On the outskirts of London they meet another party of survivors looking to get out of the city, led by Phil, a former policeman. Could they be new recruits for the Grange community? Before they can find out, however, they encounter a patrol from the enclave led by former lecturer Gillison, and are taken in for questioning.
By now the listener is well aware that Gillison is a prime example of that prominent Survivors archetype, the small man turned post-apocalyptic despot, but none of the other characters know his capacity for ruthlessness – yet. Gillison quite reasonably clocks that Greg is an extremely handy and resourceful fellow to have about, and ropes him into a plan to survey the area using helicopters from Heathrow and make contact with any other communities they may find. But is that really what he’s up to?
On first listening, my response to Judges was heavily coloured by the simple fact that it has McCulloch and Fleming in it, playing Greg and Jenny again after all these years. As I’ve already said, the recreation of the characters is almost uncanny – it takes no effort at all to imagine Greg’s parka and that little cap he used to wear, even if he probably wouldn’t actually be wearing them (the episode is set in early summer). The script captures the characters superbly – Jenny is perhaps a touch stronger than she was at this point on TV, but that’s no bad thing.
The bulk of the story inevitably recalls Lights of London a little, in that it deals with an encounter with an urban settlement under the control of suspect leadership. Once again, no bad thing, but on reflection you do wonder what’s going on with the whole helicopter plan, given it’s eventually established that Gillison has a paranoid hostility towards any other group of survivors. Presumably he just wants to know where they are so he can move against them later. There’s also a very slight loose end, in that Smith wheels on some shotgun (more likely rifle)-toting raiders at one point, simply to service the plot.
Andrew Smith started his career as the youngest-ever writer on Doctor Who, responsible for the really-not-too-bad-at-all story Full Circle in 1980 (also its equally really-not-too-bad-at-all novelisation a couple of years later), but then decided to pack in writing for a successful career in the police (he has since retired from the fuzz and become something of a Big Finish regular). You get a sense of this background in the scenes with Phil, the ex-copper who still feels a sense of social responsibility even though society is in ruins. At one point there’s a genuinely interesting discussion of what it means to talk about law and order in a post-apocalyptic world, and it’s clearly the work of someone who has devoted serious thought to the concept of justice, as well as one who’s spent serious time at the business end of law enforcement. Unfortunately it doesn’t really inform the plot, which eventually turns out to be a mixture of drama and action-adventure about Gillison being a despotic control freak.

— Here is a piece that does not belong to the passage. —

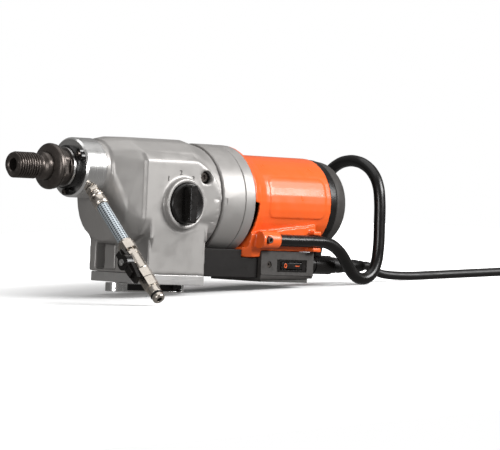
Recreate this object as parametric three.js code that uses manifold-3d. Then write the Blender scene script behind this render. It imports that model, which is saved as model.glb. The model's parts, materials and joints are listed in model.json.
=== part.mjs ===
// Core drill motor for a drill stand, lying on the floor on its mounting foot and its rear handle.
// Millimetres, +Z up. The machine is built level in its own frame: X = 0 at the spindle tip and
// growing towards the rear cap, Y = 0 on the middle plane with the speed knob on the -Y side,
// Z = 0 a little above the underside of the mounting plate. The whole machine is then pitched so
// that the foot and the two low bends of the handle stand on the floor.
import * as THREE from "three";
import { ConvexGeometry } from "three/addons/geometries/ConvexGeometry.js";
import { mergeVertices } from "three/addons/utils/BufferGeometryUtils.js";
import Module from "manifold-3d";

const wasm = await Module();
wasm.setup();

// ---- driving dimensions ----
const GAP = 0.3; // left between pieces that touch
const PITCH_DEG = 3.93; // nose-up lean of the machine as it lies on the floor
const SPINDLE_Z = 135;
const MOTOR_Z = 103;
const LAY_Y = 32.5; // layshaft axis
const LAY_Z = 108.5;
const THREAD_R = 15.875; // 1 1/4 inch male spindle thread
const THREAD_ROOT_R = 13.9;
const THREAD_PITCH = 3.63; // 7 turns to the inch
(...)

Episode four is John Dorney’s Esther, which continues along the same lines: Gillison is refusing to let Greg and Jenny (or indeed anyone else) leave, fearing they will come back with reinforcements and try to unseat him. The atmosphere in the community is growing more and more fraught as Gillison becomes more openly autocratic and authoritarian. Can our heroes make it out alive in time to get back to the Grange for the final episode of the first TV season?
It sounds like I’m suggesting that Greg and Jenny’s script immunity is the biggest problem in creating drama in Esther, which is not actually the case – you’re interested in the fates of the new characters, too, and they have no such guarantee of survival. The main issue with Esther is that it ultimately turns out to be a bit, well, melodramatic.
If there’s an ongoing theme throughout this first audio series, it’s that of the gradual transformation of Gillison from a slightly irritating polytechnic lecturer to a totally unhinged tyrant. And, largely as a result of the last episode, I’d say this doesn’t really work, because Gillison goes just too mad too quickly for it to feel credible – it’s happening more because the plot requires it than for any other reason. This is particularly awkward because Dorney makes a point of including flashbacks to his pre-plague life in an attempt to explain just why he has turned out in this way. It’s these flashbacks, by the way, that provide the sole pretext for titling the episode Esther – the theme of naming the episodes after books of the Bible is fair enough, but they have to stretch with this one, and it inevitably ends up feeling a little bit contrived as a result.
It’s well-played by all concerned, and you can never find much fault with Big Finish’s sound design, but in the end I would have to say that this is a set which starts off strongly but wobbles significantly towards the end. There are still more than enough strengths here to make me want to stick with this range, however.